Late summer 2009 the naturopath suggested some new tests. She had a number of patients like me, she said: very sick, a garbage can diagnosis (chronic fatigue, fibromyalgia, other lingering but indistinct syndromes), slowly better and now mostly well, but never completely. The leaden drape of fatigue could still make the most timid day a challenge. She’d been to conferences and done some reading, and her hunch had proven with her other patients she’d tested so far.
The tests were for Lyme disease. They were pricey, and given how little usefulness tests had provided to this point, I hesitated. Insurance would cover a little, it turned out, so I went ahead.
A week later we were in Montana, escaping a few torturous, rare Seattle days of 100-degree heat. The tiny motel at Glacier National Park’s edge had overpriced ice cream and t-shirts and the thinnest edge of cell reception. Back from hiking, a voicemail came through. Standing on a rock and plugging my other ear, I heard the office assistant report the test had come back “very positive”. In the tiny room unchanged since the mid-Fifites, I stood in the screen doorway and felt a mix of relief and exasperation. I’m more or less well, and now they tell me.
The test changed nothing real: I was well, working in a new field, living in the city, the worst days thin memories I made a point of not dwelling on. The masses of papers and files still chronicled my normal standard tests and doubtless doctors’ notes about an agitated patient with no obvious symptoms. Outwardly I looked the same as I always had, and inwardly I felt the same mostly-certain wellness. But now I had something the bureaucracy must accept, that all the piles of rules and gatekeepers could not push away. I had my own piece of paper. I finally had a test I passed.

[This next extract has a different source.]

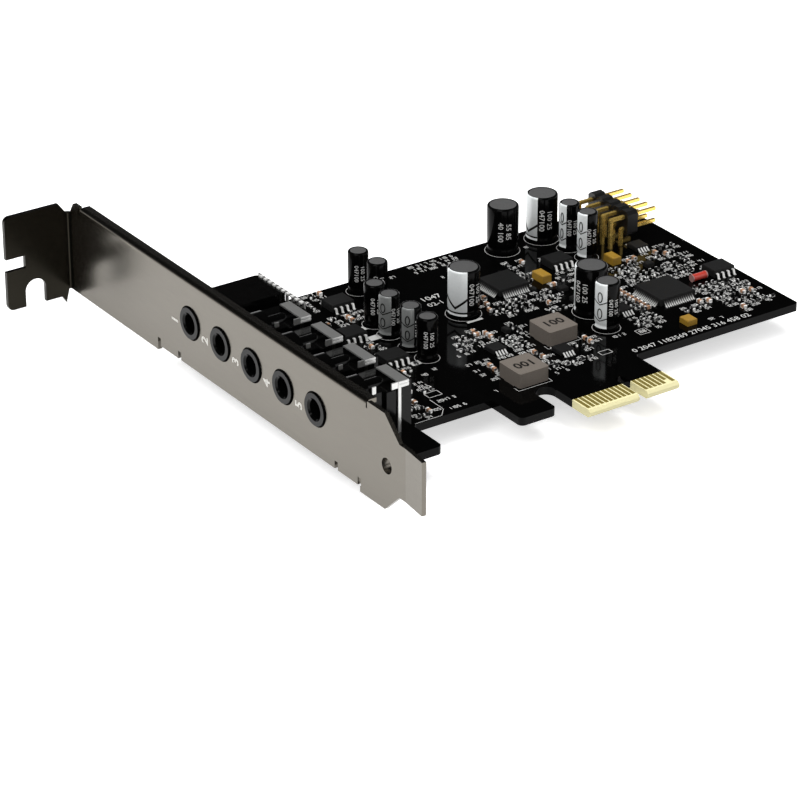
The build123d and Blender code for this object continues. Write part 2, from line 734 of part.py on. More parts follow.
def inductor(x, y):
    """A moulded power inductor on two end plates."""
    half = INDUCTOR_SIZE / 2
    body = span(x - half, x + half, y - half, y + half, INDUCTOR_STANDOFF, INDUCTOR_H)
    body = fillet(body.edges().filter_by(Axis.Z), INDUCTOR_R)
    for side in (-1, 1):
        near = x + side * half
        low, high = sorted((near, near - side * half / 2))
        body += span(low, high, y - INDUCTOR_PAD_W / 2, y + INDUCTOR_PAD_W / 2, 0, INDUCTOR_STANDOFF)
    return body


def header_housing():
    """The plastic body of the pin header, a row of eight-sided cells."""
    low = PIN_LOW_Z - PIN_PITCH / 2
    high = PIN_HIGH_Z + PIN_PITCH / 2
    body = None
    for column in range(PIN_COLUMN_COUNT):
        y = PIN_FIRST_Y + column * PIN_PITCH
        cell = span(
            HEADER_X - HEADER_T / 2, HEADER_X + HEADER_T / 2, y - PIN_PITCH / 2, y + PIN_PITCH / 2, low, high
        )
        cell = chamfer(cell.edges().filter_by(Axis.X), HEADER_CHAMFER)
        body = cell if body is None else body + cell
    for column in range(PIN_COLUMN_COUNT):
        y = PIN_FIRST_Y + column * PIN_PITCH
        for z in (PIN_LOW_Z, PIN_HIGH_Z):
            body -= span(
                HEADER_X - HEADER_T / 2,
                HEADER_X + HEADER_T / 2,
                y - PIN_SIZE / 2,
                y + PIN_SIZE / 2,
                z - PIN_SIZE / 2,
                z + PIN_SIZE / 2,
            )
    return body


def header_pins():
    """Ten square pins, each bent down once and through the board."""
    half = PIN_SIZE / 2
    pins = []
    for column in range(PIN_COLUMN_COUNT):
        y = PIN_FIRST_Y + column * PIN_PITCH
        for leg_x, z in ((OUTER_LEG_X, PIN_HIGH_Z), (INNER_LEG_X, PIN_LOW_Z)):
            pin = span(leg_x - half, PIN_TIP_X, y - half, y + half, z - half, z + half)
            pin += span(leg_x - half, leg_x + half, y - half, y + half, -BOARD_T - PIN_BELOW, z)
            pin = chamfer(edges_along(pin, Axis.Y, leg_x - half, z + half), half)
            pins.append(pin)
    return Compound(children=pins)


def block(x, y, length, width, height):
    """A small rectangular part lying on its pads."""
    body = span(x - length / 2, x + length / 2, y - width / 2, y + width / 2, 0, height)
    return chamfer(body.faces().sort_by(Axis.Z)[-1].edges(), BLOCK_CHAMFER)


def glass_diode():
    """A round diode lying along X with a metal cap at each end."""
    z = DIODE_CAP_D / 2
    x0 = DIODE_X - DIODE_LEN / 2
    x1 = DIODE_X + DIODE_LEN / 2
    body = rod(x0, x1, DIODE_Y, z, DIODE_D)
    body += rod(x0, x0 + DIODE_CAP, DIODE_Y, z, DIODE_CAP_D)
    body += rod(x1 - DIODE_CAP, x1, DIODE_Y, z, DIODE_CAP_D)
    return body


def chip_rows(rows, length, width, height):
    """Rows of chip parts lying on the board, along X or across."""
    chips = []
    for x0, y0, step_x, step_y, count, across in rows:
        half_x = (width if across else length) / 2
        half_y = (length if across else width) / 2
        for index in range(count):
            x = x0 + index * step_x
            y = y0 + index * step_y
            chips.append(span(x - half_x, x + half_x, y - half_y, y + half_y, 0, height))
    return Compound(children=chips)


def solder_joints():
    """Solder cones under the board at the capacitors' and jacks' leads."""
    joints = []
    spots = []
    for _, x, y, diameter, _ in CAPACITORS:
        for side in (-1, 1):
            spots.append((x + side * diameter * CAN_LEAD_SHARE, y))
    for index in range(JACK_COUNT):
        for side in (-1, 1):
            spots.append((JACK_REAR - JACK_LEG_INSET, jack_y(index) + side * JACK_LEG_INSET))
    for x, y in spots:
        joint = prism(x, y, -BOARD_T - JOINT_H, -BOARD_T, JOINT_D, JOINT_SIDES)
        tip = joint.faces().sort_by(Axis.Z)[0].edges()
        joints.append(chamfer(tip, JOINT_TAPER))
    return Compound(children=joints)


save(circuit_board(), "circuit_board")
save(edge_contacts(), "edge_contacts")
save(bracket(), "bracket")
save(bracket_screws(), "bracket_screws")
for number in range(JACK_COUNT):
    save(jack_housing(number), f"jack_housing_{number + 1}")
for number in range(1, JACK_COUNT):
    save(jack_terminal(number), f"jack_terminal_{number + 1}")
save(jack_comb(), "jack_comb")
for name, cap_x, cap_y, cap_d, cap_h in CAPACITORS:
    save(capacitor(cap_x, cap_y, cap_d, cap_h), name)
save(chip_body(CODEC_X, CODEC_Y, CODEC_SIZE, CODEC_SIZE, QFP_H), "codec_chip")
save(qfp_leads(CODEC_X, CODEC_Y, CODEC_SIZE, CODEC_LEAD_COUNT), "codec_leads")
save(
    chip_body(CONTROLLER_X, CONTROLLER_Y, CONTROLLER_SIZE, CONTROLLER_SIZE, QFP_H),
    "controller_chip",
)
save(
    qfp_leads(CONTROLLER_X, CONTROLLER_Y, CONTROLLER_SIZE, CONTROLLER_LEAD_COUNT),
    "controller_leads",
)
for name, chip_x, chip_y in SO_CHIPS:
    save(chip_body(chip_x, chip_y, SO_LENGTH, SO_WIDTH, SO_H), name)
so_lead = gull_lead(SO_REACH, CHIP_STANDOFF + SO_H / 2, SO_LEAD_W)
save(two_row_leads(SO_CHIPS, so_lead, SO_WIDTH, SO_LEAD_COUNT, SO_PITCH), "eight_pin_leads")
for name, chip_x, chip_y in SMALL_CHIPS:
    save(chip_body(chip_x, chip_y, SMALL_SIZE, SMALL_SIZE, SMALL_H), name)
small_lead = fine_lead(SMALL_REACH, CHIP_STANDOFF + SMALL_H / 2, SMALL_LEAD_W)
save(
    two_row_leads(SMALL_CHIPS, small_lead, SMALL_SIZE, SMALL_LEAD_COUNT, SMALL_PITCH),
    "regulator_leads",
)
for name, coil_x, coil_y in INDUCTORS:
    save(inductor(coil_x, coil_y), name)
save(header_housing(), "header_housing")
save(header_pins(), "header_pins")
for name, block_x, block_y, block_l, block_w, block_h in BLOCKS:
    save(block(block_x, block_y, block_l, block_w, block_h), name)
save(glass_diode(), "glass_diode")
save(chip_rows(RESISTOR_ROWS, CHIP_LEN, CHIP_W, CHIP_H), "chip_resistors")
save(chip_rows(CERAMIC_ROWS, CERAMIC_LEN, CERAMIC_W, CERAMIC_H), "chip_ceramics")
save(solder_joints(), "solder_joints")
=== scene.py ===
# Expansion sound card on a white table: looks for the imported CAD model, in metres, in the CAD's own frame.
import math
import random

import bmesh
import bpy
from mathutils import Matrix, Vector


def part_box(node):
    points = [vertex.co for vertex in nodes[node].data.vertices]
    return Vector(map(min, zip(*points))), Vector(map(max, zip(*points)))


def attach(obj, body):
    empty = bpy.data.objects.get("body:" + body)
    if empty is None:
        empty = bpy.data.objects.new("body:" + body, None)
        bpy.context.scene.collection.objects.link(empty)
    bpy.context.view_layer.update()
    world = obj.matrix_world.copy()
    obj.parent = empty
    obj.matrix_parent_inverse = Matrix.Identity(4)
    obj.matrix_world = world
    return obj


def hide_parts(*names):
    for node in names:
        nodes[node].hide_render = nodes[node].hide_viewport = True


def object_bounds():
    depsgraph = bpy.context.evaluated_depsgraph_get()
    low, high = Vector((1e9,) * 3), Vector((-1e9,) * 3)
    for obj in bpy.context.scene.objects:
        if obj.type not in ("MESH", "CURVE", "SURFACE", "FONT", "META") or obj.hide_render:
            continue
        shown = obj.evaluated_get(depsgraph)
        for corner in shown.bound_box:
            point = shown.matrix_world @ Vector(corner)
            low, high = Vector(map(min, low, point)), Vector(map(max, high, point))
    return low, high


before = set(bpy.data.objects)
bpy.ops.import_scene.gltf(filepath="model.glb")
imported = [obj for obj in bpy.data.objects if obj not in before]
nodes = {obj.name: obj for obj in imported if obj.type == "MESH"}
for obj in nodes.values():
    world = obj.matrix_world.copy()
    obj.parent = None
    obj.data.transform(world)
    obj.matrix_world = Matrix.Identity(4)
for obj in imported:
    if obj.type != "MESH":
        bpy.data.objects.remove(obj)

MM = 0.001
cad_low, cad_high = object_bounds()


# Colours and materials


def linear(code):
    """A linear colour from an sRGB hex value."""
    values = [int(code[i : i + 2], 16) / 255 for i in (1, 3, 5)]
    return tuple(v / 12.92 if v <= 0.04045 else ((v + 0.055) / 1.055) ** 2.4 for v in values) + (1.0,)


def add(tree, kind, settings=None, values=None, links=None):
    """A node with its settings, its socket values and the sockets that feed it."""
    node = tree.nodes.new(kind)
    for key, value in (settings or {}).items():
        setattr(node, key, value)
    for key, value in (values or {}).items():
        node.inputs[key].default_value = value
    for key, source in (links or {}).items():
        tree.links.new(source, node.inputs[key])
    return node


# Sockets of a Mix node that mixes colours: its factor, its two colours and its result.
MIX_FACTOR = 0
MIX_FIRST = 6
MIX_SECOND = 7
MIX_RESULT = 2
GRAIN_DETAIL = 3.0
GRAIN_LIFT = 0.6
# The grain makes a finish this much smoother in places, and this much rougher in others.
SMOOTHER = 0.85
ROUGHER = 1.2


def new_material(name, colour, roughness, metallic=0.0, specular=0.5):
    """A material with one Principled shader, returned with its tree and shader for more nodes."""
    made = bpy.data.materials.new(name)
    made.use_nodes = True
    tree = made.node_tree
    shader = tree.nodes["Principled BSDF"]
    shader.inputs["Base Color"].default_value = linear(colour)
    shader.inputs["Roughness"].default_value = roughness
    shader.inputs["Metallic"].default_value = metallic
    shader.inputs["Specular IOR Level"].default_value = specular
    return made, tree, shader


def grain(tree, shader, size_mm, depth_mm, low, high, stretch=(1.0, 1.0, 1.0)):
    """Noise of a real grain size that moves the roughness between two values and lifts the surface."""
    place = add(tree, "ShaderNodeTexCoord")
    scaled = add(
        tree,
        "ShaderNodeMapping",
        values={"Scale": stretch},
        links={"Vector": place.outputs["Object"]},
    )
    noise = add(
        tree,
        "ShaderNodeTexNoise",
        values={"Scale": 1 / (size_mm * MM), "Detail": GRAIN_DETAIL},
        links={"Vector": scaled.outputs["Vector"]},
    )
    spread = add(
        tree,
        "ShaderNodeMapRange",
        values={"To Min": low, "To Max": high},
        links={"Value": noise.outputs["Fac"]},
    )
    tree.links.new(spread.outputs["Result"], shader.inputs["Roughness"])
    bump = add(
        tree,
        "ShaderNodeBump",
        values={"Strength": GRAIN_LIFT, "Distance": depth_mm * MM},
        links={"Height": noise.outputs["Fac"]},
    )
    tree.links.new(bump.outputs["Normal"], shader.inputs["Normal"])
    return place, noise


def finish(
    name, colours, roughness, metallic=0.0, specular=0.5, size_mm=0.5, depth_mm=0.004, spread=(0.0, 1.0)
):
    """A material with a fine grain between two tones; a narrow spread of the noise tells them apart."""
    made, tree, shader = new_material(name, colours[0], roughness, metallic, specular)
    _, noise = grain(
        tree, shader, size_mm, depth_mm, roughness * SMOOTHER, min(1.0, roughness * ROUGHER)
    )
    share = add(
        tree,
        "ShaderNodeMapRange",
        values={"From Min": spread[0], "From Max": spread[1]},
        links={"Value": noise.outputs["Fac"]},
    )
    tone = add(
        tree,
        "ShaderNodeMix",
        {"data_type": "RGBA"},
        {MIX_FIRST: linear(colours[0]), MIX_SECOND: linear(colours[1])},
        {MIX_FACTOR: share.outputs["Result"]},
    )
    tree.links.new(tone.outputs[MIX_RESULT], shader.inputs["Base Color"])
    return made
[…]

The test came back in August, 2009. I had been solidly well for over a year: no interludes, relapses, weird episodes. I swam regularly and went for afternoon-long walks and day hikes. The naturopath changed my meds around and I took then with a confidence I never had before. I had no side-effects, no dramatic response, but some things got gradually better: joint pain, soreness in my feet, rashes. A fog I didn’t realize I still suffered from lifted, and my thoughts were faster and more complete. My vision sharpened even further. I noticed vitamins seemed to work better, which was demonstrated when I forgot them.
I keep up the vitamins, having returned to a dedicated, or perhaps hypochondriachal, attention to them learned from my mother. I read Linus Pauling’s book on vitamin C and take large quantities of it, and I wonder things would have gone had I read the book at its 1986 appearance. I wonder other things: was the severe mono that kept me out of the first month of the eighth grade, after which I never really felt well, the start of this? Could I have had Lyme all through high school, explaining my blurry thoughts, inability to remember anything, extreme anxiety, knotted stomach, breathlessness with any exertion? Or did it really come on in April 2002, a ton of bricks with no name?

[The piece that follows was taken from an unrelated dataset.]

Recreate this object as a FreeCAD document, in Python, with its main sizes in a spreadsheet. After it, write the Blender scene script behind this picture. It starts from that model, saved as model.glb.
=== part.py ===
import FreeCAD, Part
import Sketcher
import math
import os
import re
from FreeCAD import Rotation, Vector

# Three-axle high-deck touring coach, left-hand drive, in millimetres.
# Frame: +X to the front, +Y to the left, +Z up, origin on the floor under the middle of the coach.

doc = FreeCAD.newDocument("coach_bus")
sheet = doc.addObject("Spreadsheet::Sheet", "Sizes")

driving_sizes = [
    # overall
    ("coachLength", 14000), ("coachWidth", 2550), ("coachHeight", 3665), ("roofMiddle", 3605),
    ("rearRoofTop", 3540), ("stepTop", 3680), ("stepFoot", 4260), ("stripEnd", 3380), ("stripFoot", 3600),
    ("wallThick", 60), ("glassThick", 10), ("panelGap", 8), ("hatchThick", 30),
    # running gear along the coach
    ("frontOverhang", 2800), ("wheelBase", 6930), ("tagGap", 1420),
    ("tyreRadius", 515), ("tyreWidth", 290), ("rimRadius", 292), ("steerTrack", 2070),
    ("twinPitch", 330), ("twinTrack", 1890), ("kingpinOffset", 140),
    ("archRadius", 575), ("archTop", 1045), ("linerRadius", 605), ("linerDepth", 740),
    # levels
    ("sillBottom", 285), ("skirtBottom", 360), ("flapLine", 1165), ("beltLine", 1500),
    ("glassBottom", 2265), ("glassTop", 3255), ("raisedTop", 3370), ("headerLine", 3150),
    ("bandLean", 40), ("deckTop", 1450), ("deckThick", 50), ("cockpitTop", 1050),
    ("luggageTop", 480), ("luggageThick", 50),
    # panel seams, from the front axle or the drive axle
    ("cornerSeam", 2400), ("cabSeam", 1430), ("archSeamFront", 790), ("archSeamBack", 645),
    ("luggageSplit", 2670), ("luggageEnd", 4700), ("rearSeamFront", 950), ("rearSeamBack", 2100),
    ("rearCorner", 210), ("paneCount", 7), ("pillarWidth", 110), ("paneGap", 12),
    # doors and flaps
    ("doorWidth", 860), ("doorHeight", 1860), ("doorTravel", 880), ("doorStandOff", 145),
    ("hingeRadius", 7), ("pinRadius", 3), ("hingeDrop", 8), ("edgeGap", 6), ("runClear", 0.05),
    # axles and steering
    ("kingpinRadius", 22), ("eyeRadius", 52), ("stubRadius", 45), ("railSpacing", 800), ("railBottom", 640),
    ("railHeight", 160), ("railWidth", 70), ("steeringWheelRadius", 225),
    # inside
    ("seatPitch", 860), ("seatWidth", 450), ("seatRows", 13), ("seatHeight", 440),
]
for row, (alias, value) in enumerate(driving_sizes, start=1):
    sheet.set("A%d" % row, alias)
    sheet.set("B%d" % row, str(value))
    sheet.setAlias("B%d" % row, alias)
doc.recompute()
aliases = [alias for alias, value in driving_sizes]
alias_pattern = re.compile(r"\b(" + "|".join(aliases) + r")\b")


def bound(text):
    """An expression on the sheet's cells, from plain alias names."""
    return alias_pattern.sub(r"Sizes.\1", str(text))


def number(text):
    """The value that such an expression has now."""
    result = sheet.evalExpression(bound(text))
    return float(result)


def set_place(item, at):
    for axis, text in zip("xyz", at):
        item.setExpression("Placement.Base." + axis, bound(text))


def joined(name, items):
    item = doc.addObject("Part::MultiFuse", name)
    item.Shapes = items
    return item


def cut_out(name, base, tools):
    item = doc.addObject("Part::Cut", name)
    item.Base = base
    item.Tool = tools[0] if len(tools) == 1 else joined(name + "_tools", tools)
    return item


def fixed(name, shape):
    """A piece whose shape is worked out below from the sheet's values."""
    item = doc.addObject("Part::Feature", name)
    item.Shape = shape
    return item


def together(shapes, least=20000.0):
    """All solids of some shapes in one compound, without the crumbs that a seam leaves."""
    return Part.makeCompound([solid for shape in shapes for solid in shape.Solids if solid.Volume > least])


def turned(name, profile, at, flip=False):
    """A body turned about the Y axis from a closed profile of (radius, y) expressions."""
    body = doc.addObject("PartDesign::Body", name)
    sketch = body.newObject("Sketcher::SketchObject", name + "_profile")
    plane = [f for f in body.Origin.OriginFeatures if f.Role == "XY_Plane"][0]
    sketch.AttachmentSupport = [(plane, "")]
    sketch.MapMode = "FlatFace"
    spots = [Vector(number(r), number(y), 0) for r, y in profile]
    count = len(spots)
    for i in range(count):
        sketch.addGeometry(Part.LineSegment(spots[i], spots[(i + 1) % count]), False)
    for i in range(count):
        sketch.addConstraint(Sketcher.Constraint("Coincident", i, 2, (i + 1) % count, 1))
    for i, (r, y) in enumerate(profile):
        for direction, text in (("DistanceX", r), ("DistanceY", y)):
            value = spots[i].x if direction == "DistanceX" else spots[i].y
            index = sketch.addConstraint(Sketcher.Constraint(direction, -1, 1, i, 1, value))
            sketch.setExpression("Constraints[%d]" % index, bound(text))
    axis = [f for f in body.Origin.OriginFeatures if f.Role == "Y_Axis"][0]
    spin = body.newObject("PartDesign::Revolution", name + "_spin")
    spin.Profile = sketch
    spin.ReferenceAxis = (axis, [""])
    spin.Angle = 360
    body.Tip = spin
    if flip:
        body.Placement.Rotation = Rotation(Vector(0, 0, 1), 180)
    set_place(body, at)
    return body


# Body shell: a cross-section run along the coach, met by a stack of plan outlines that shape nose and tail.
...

Back in September, someone observed that 9/11’s decadal anniversary was significant because it marked the point at which we could begin to forget. We have forgotten volumes already, most so the raw emotional punch. A formerly solid world twisted to surreal threads, warped planes, sinuous echoes. Here in the future, that past is dreamlike: somehow sensible but the gravity is wrong. It was all so sharp then; now things have blurred, gratefully.
Now this may be happening for me, for being sick and other things. The memory is indistinct and has the same feel of watching old VHS from high school, kept in a box, pulled out on moves or purging binges. Remember, remember? Well…maybe. The farther away things are, the less I’m sure what I remember. Cops and neuroscientists know memory fades, is malleable. I know I am not there now. I know it is better to be here, that I am more well than I think.